For moving subjects, like wildlife or sports, switch to Continuous AF (AI Servo AF on Canon / AF-C on Nikon). In this mode, the camera continuously adjusts focus as long as you half-press the shutter button, tracking the subject’s movement. To maximize success, use the camera’s dynamic or tracking AF area modes, which intelligently follow the subject across the frame.
Most cameras also offer automatic AF mode selection (AI Focus AF on Canon / AF-A on Nikon) that chooses between single and continuous AF based on subject movement. While convenient, this mode may not always select the optimal setting, so it’s best to choose deliberately based on your subject.
Mastering manual focus is worthwhile for tricky focusing scenarios like macro, low light, or low-contrast scenes. Switch the lens to MF mode, then rotate the focus ring until the subject appears sharp. Many cameras offer focus peaking and magnification to aid manual focusing precision.
Lastly, consider back-button focus – assigning AF to a rear button instead of the shutter. This separates focusing from the shutter release, allowing you to track subjects or lock focus independently.

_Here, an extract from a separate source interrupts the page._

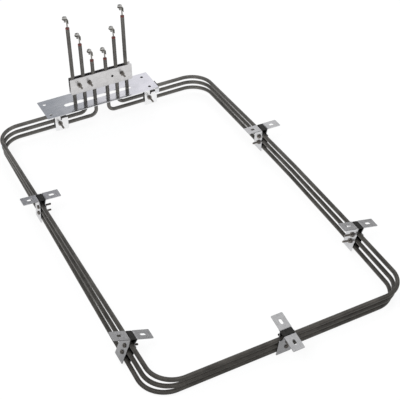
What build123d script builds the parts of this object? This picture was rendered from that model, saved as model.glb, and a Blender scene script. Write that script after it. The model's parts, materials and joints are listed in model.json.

With practice, these focusing techniques will become second nature, empowering you to capture pin-sharp images in any situation.
Conclusion
With practice and experimentation, you’ll gain a better understanding of how aperture, shutter speed, ISO, metering modes and focus modes interact to shape your images. Don’t be afraid to play around with different combinations of settings – trial and error is a great teacher! The more you shoot in manual mode and take control of these variables, the more instinctive it will become.
Remember, these basic camera settings are the foundation upon which all your future photographic knowledge will be built. Mastering them gives you the power to translate the artistic visions in your mind into stunning images. So keep your camera close at hand, stay curious, and most importantly – have fun! With time and practice, you’ll be amazed at the beautiful photos you can create by strategically manipulating light and motion. The photographic world is your oyster – now go explore it, one click at a time!